Erasing gender bias in textbooks, giving students more exposure to female role models like women scientists, and reforming workplaces by, for example, anonymising candidate gender in applications and giving women access to mentoring opportunities, are among the interventions detailed in the World Bank report.
Sai Krishna is a financial sector analyst at CGAP, part of the World Bank Group, where he works on inclusive digital finance to enable improved livelihoods and access to basic services for the poor. Previously, he was a researcher at the Gender Group of the Bank, where he led research on gender gaps in STEM education and careers.
Excerpts from the interview:
What were the main findings from India in the World Bank report you co-authored on women in STEM?
One of the biggest takeaways was that we simply do not know much about gender gaps in STEM education and careers in developing countries, including India, because of a lack of data. This limits any country-specific observations or analysis about India.

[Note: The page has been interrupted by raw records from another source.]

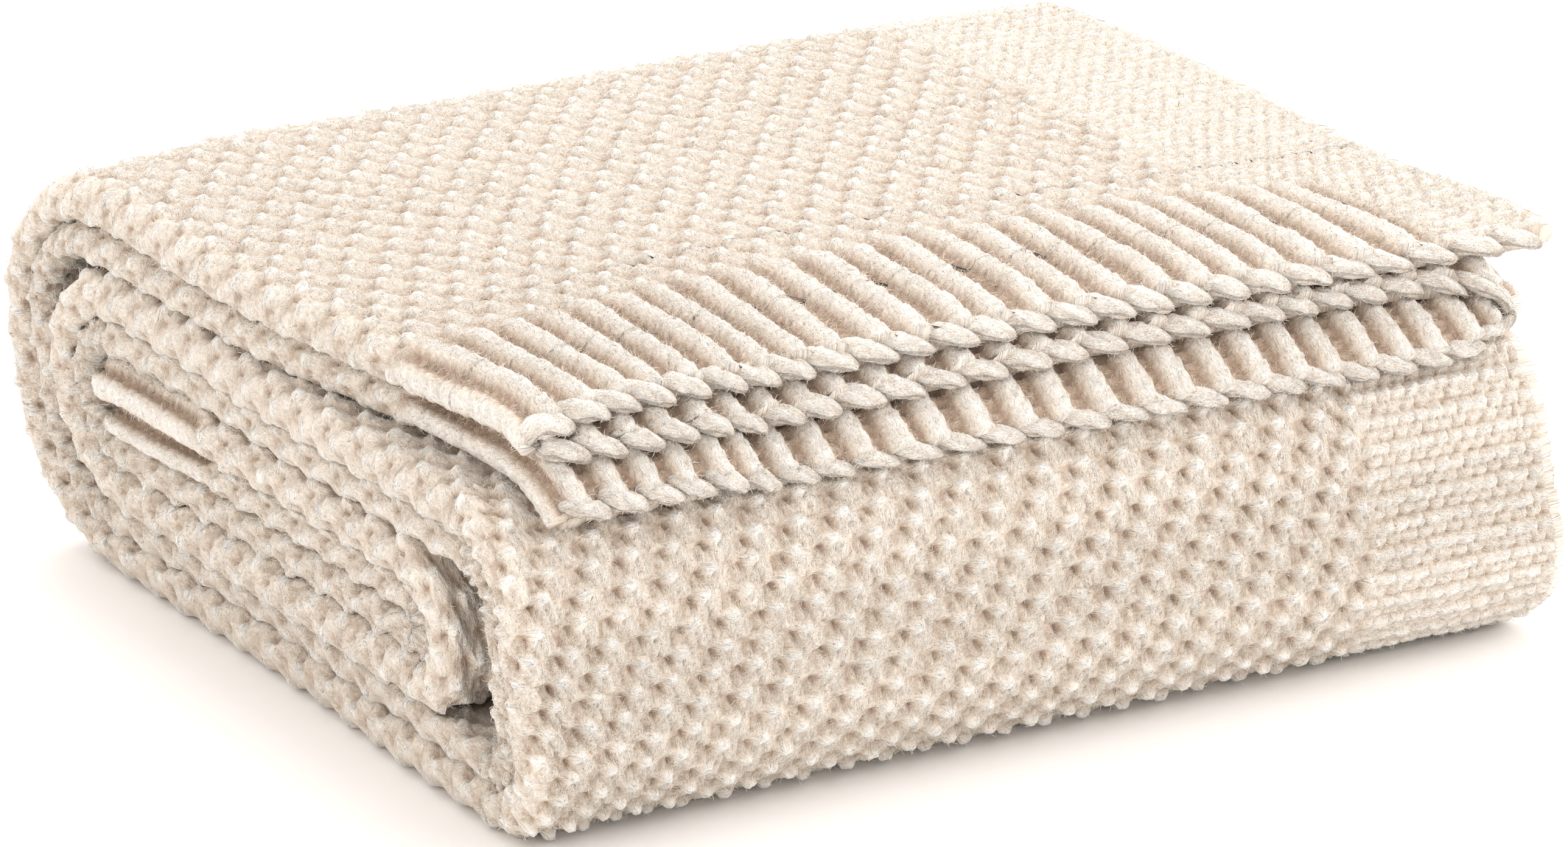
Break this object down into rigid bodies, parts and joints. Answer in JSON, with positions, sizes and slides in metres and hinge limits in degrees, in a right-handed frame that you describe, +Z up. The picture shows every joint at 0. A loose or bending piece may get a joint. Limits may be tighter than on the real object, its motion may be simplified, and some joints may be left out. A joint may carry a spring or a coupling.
{
  "type": "folded throw blanket",
  "caption": "Chunky knitted throw with ribbed cuffs and plain borders, folded into a thick rectangular bundle whose top flap and cuff lift.",
  "frame": {"origin": "middle of the bundle's footprint, on the surface it rests on", "axes": "+X along the folded front edge from the left folds to the right edge, +Y from the front face to the back fold, +Z up"},
  "size_m": [0.41, 0.3716, 0.1506],
  "materials": {
    "yarn": "soft matt brushed knit"
  },
  "bodies": {
    "bundle": {"back_fold_high_ply_1": "yarn", "back_fold_high_ply_2": "yarn", "back_fold_high_ply_3": "yarn", "back_fold_high_ply_4": "yarn", "back_fold_low_ply_1": "yarn", "back_fold_low_ply_2": "yarn", "back_fold_low_ply_3": "yarn", "back_fold_low_ply_4": "yarn", "bottom_turn_ply_1": "yarn", "bottom_turn_ply_2": "yarn", "bottom_turn_ply_3": "yarn", "bottom_turn_ply_4": "yarn", "core_cuff_ply_1": "yarn", "core_cuff_ply_2": "yarn", "core_cuff_ply_3": "yarn", "core_cuff_ply_4": "yarn", "core_ply_1": "yarn", "core_ply_2": "yarn", "core_ply_3": "yarn", "core_ply_4": "yarn", "front_fold_high_ply_1": "yarn", "front_fold_high_ply_2": "yarn", "front_fold_high_ply_3": "yarn", "front_fold_high_ply_4": "yarn", "front_fold_low_ply_1": "yarn", "front_fold_low_ply_2": "yarn", "front_fold_low_ply_3": "yarn", "front_fold_low_ply_4": "yarn", "inner_back_fold_high_ply_1": "yarn", "inner_back_fold_high_ply_2": "yarn", "inner_back_fold_high_ply_3": "yarn", "inner_back_fold_high_ply_4": "yarn", "inner_back_fold_low_ply_1": "yarn", "inner_back_fold_low_ply_2": "yarn", "inner_back_fold_low_ply_3": "yarn", "inner_back_fold_low_ply_4": "yarn", "inner_front_fold_ply_1": "yarn", "inner_front_fold_ply_2": "yarn", "inner_front_fold_ply_3": "yarn", "inner_front_fold_ply_4": "yarn", "lower_turn_ply_1": "yarn", "lower_turn_ply_2": "yarn", "lower_turn_ply_3": "yarn", "lower_turn_ply_4": "yarn", "upper_turn_ply_1": "yarn", "upper_turn_ply_2": "yarn", "upper_turn_ply_3": "yarn", "upper_turn_ply_4": "yarn"},
    "flap": {"flap_crease_ply_1": "yarn", "flap_crease_ply_2": "yarn", "flap_crease_ply_3": "yarn", "flap_crease_ply_4": "yarn", "top_flap_ply_1": "yarn", "top_flap_ply_2": "yarn", "top_flap_ply_3": "yarn", "top_flap_ply_4": "yarn"},
    "cuff": {"flap_cuff_ply_1": "yarn", "flap_cuff_ply_2": "yarn", "flap_cuff_ply_3": "yarn", "flap_cuff_ply_4": "yarn"}
  },
  "joints": [
    {"name": "flap_lift", "type": "hinge", "parent": "bundle", "child": "flap", "pos_m": [0, 0.1696, 0.1344], "axis": [-1, 0, 0], "range_deg": [0, 90]},
    {"name": "cuff_lift", "type": "hinge", "parent": "flap", "child": "cuff", "pos_m": [0, -0.0936, 0.1508], "axis": [-1, 0, 0], "range_deg": [0, 80]}
  ]
}
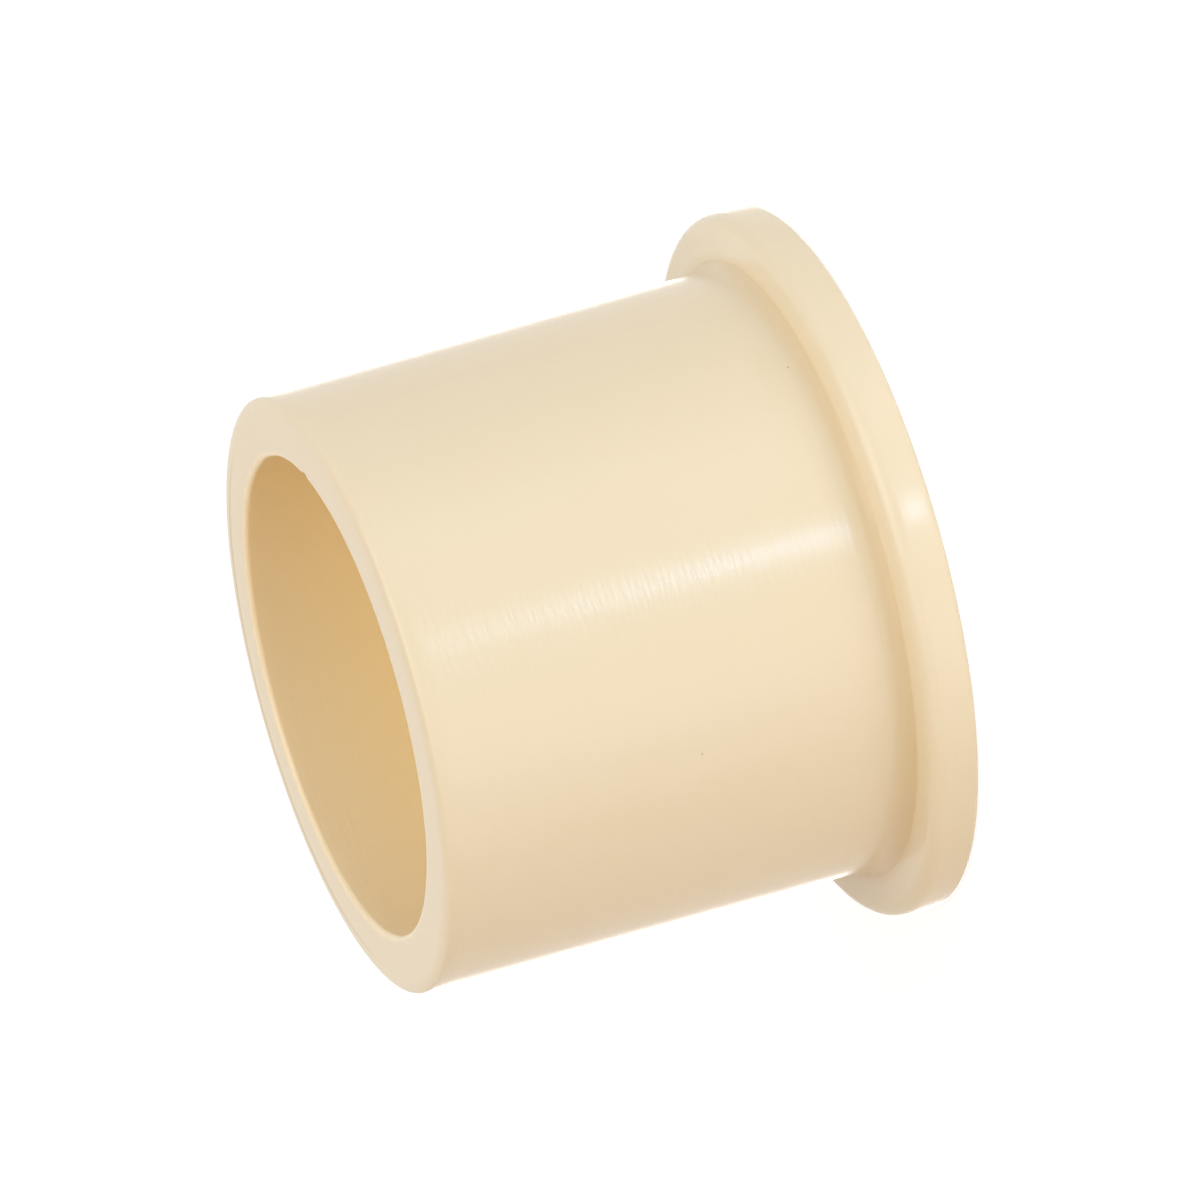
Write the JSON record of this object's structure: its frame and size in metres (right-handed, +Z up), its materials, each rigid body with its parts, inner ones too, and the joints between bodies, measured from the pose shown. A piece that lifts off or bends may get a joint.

Generally, both boys and girls enroll in and complete primary and secondary school at the same rates in India. While we do not know about sex differences in science or mathematics achievement, it is likely that girls are performing as well as, if not better than, boys.
At the college level, the overall enrollment into STEM fields is low, but there is parity between men and women. Among STEM specialisations, the completion (graduation) rate is higher for women in India than for men in natural science and mathematics, about the same for both sexes in information and communications technology, and lower for women in engineering.
However, a growing body of evidence shows stereotypes and implicit biases impacting women in STEM, all through education and into workplaces. These manifest themselves in educational materials, and are reflected in the attitudes and behaviour of parents, teachers, coworkers and managers.
While much of this evidence is from high income countries, it is highly likely that it applies to a country like India, where social norms reinforce conservative attitudes about women and emphasise traditional gender roles.
What happens to women in STEM jobs?
There is no systematic collection or analysis of data on women in STEM workplaces, but global trends indicate low participation rates and high attrition rates for women in STEM jobs. In India, there has been a secular decline in women’s participation in the labour market, and it is likely that some of it is from STEM jobs.
While this trend merits rigorous research, some of the drivers of this decline are that women take on more than their fair share of housework and child-care, face restrictions on their mobility because of safety concerns and sexual harrasment, encounter discrimination based on sex, including discriminatory labour laws, and experience a range of social norms and gender stereotpyes in the workplace that create hostile work environments.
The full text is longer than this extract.